The power-draw comparison chart helps identify whether specific routers are vastly different from others, which ends up being the case here. A Brand Electronics 4-1850 power meter was used in between the power adapter for the router unit, and then, subsequently, the satellite unit and wall socket. Simple Kill-A-Watt units are good for basic checks, but not reliable enough for tests in my opinion. Each router was set up for a minimum of 24 hours of use across multiple days, and power consumption was averaged across a period of idle (inactivity at night) and normal operation during the day. Note also that night mode in the AmpliFi HD mesh router turns off the screen and lighting, which will help its case. Regardless, while all three systems fare similarly at idle, it is during normal operation where we see the two units of the RBK50 Wi-Fi system take up significantly more power combined. Indeed, each unit is rated to consume 34.68 W at full load and 10.1 W when merely on and running, so note that these measurements were taken with time intervals of heavy testing and activity included. Consider it more of a higher limit, but this was the case for the other routers as well. You get higher performance here because of all the built-in antennas and the processor, so this higher power draw is a necessary evil as far as I am concerned.

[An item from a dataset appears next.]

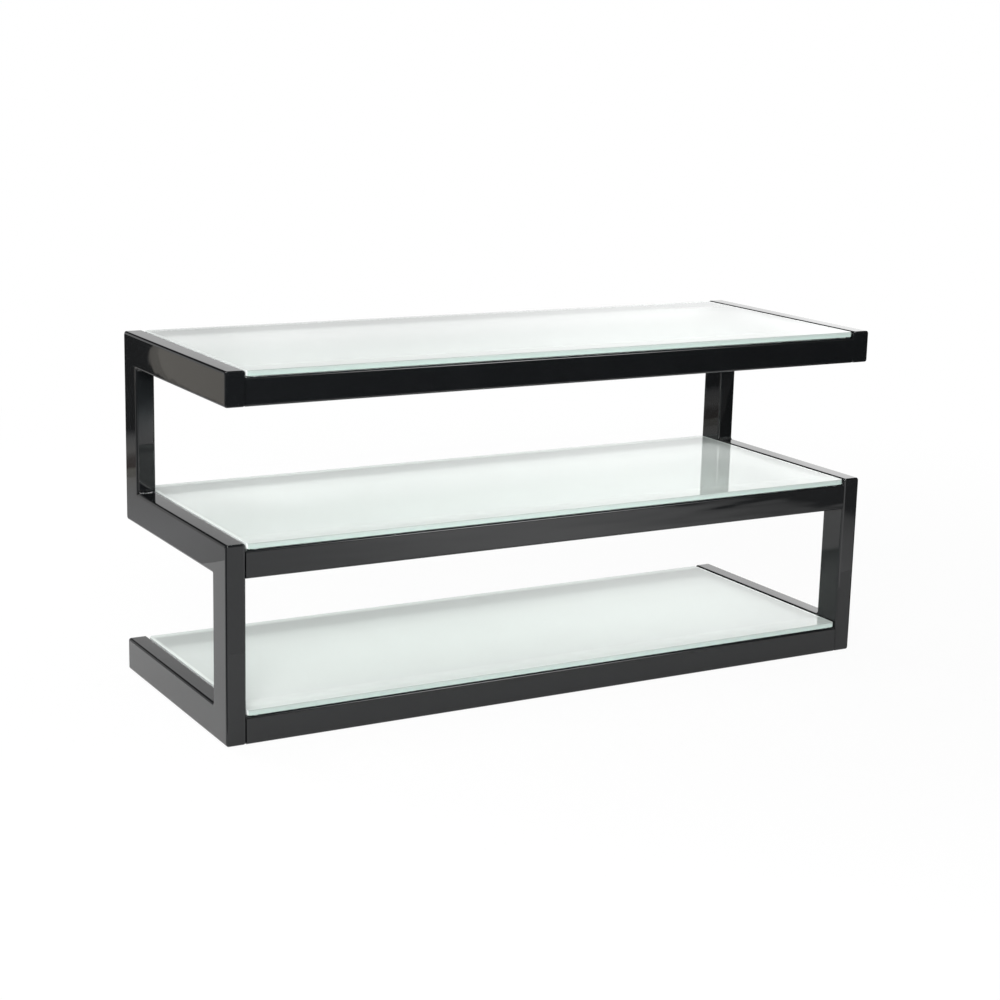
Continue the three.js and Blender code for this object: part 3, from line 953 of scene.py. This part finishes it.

At this point, I wanted to add in a final test on file-transfer speeds for USB ports on the router/Wi-Fi systems. Unfortunately, the USB ports on both units here are only meant to be used with printers (this is where the Readyshare Printing feature comes in) and NETGEAR has not made the USB port accessible for any other device, including a USB drive/external disk for even some rudimentary form of network-attached storage. This is the same with the Ubiquiti HD mesh router, albeit even worse in that the USB port there does not function at all as far as the customer is concerned. I do not know if this is a technical issue, but I really, really want to see NETGEAR add this functionality soon. It's not like they are a major player in the home NAS market anyway, so it won't cannibalize anything within their product stack.